System Two: Electronic servo…
Behind door number two we have our second system, the electronic servo. Favoured by models such as the Nissan Leaf and VW e-Golf, these feature an electromechanical servo, where an electric motor provides the assistance, using a similar concept to electric power steering. This is how the VW system works (the Nissan uses a similar concept but works mechanically rather than hydraulically). When pushing the pedal, the fluid travels out of the master cylinder as normal, but instead of finding its way to the ABS module and down to the wheels, the fluid instead moves into an accumulator. No fluid makes its way to the wheels, instead just moving along the pipe. The system can see the pedal movement and organise the required regenerative brake force. If the friction brakes are needed, the accumulator pushes the fluid back out, and with it unable to return to the master cylinder (because your foot is pushing on it, with the servo’s help), it instead finds its way into the braking system and operates the brakes as normal.

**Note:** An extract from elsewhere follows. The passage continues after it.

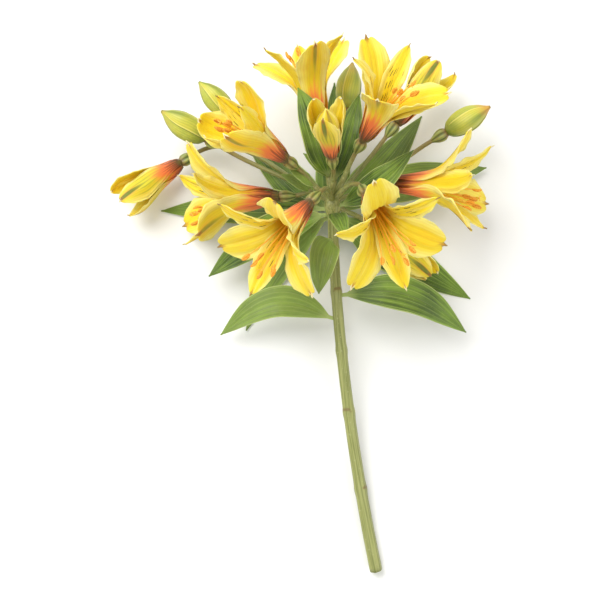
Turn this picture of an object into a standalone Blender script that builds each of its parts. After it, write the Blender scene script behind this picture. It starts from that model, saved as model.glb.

System Three: A break from tradition…
The third and final system is a complete departure from traditional systems and is favoured by Toyota, and also used on the Renault Zoe and Nissan e-NV200. Pressurised brake fluid is stored in an accumulator, and a pressure sensor and pump ensure pressure is maintained at all times (you can often hear a buzz as the car wakes up). Pressing the brake pedal simply tells the system how much brake effort you would like, similar to the accelerator pedal. The car then decides what proportion can be done by the motor, and what proportion needs the friction brakes. When the friction brakes are required, a valve lets fluid out of the accumulator into the brake circuit. Of course, it’s a little unnerving to have a brake pedal that feels like an accelerator pedal, so a device called a stroke simulator (effectively a hydraulic spring) makes the pedal feel like it’s attached to something. In the event of a fault, the hydraulic lines between the pedal and the rest of the system are joined to provide hydraulic braking (this is without power assistance and in the case of Toyota, on the front wheels only).
Most of the electric and hybrid vehicles on the road use a variation of one of these systems. Regardless of what is fitted, as with all safety-critical systems, ensure you understand the system and follow the correct procedures to keep it in safe working order.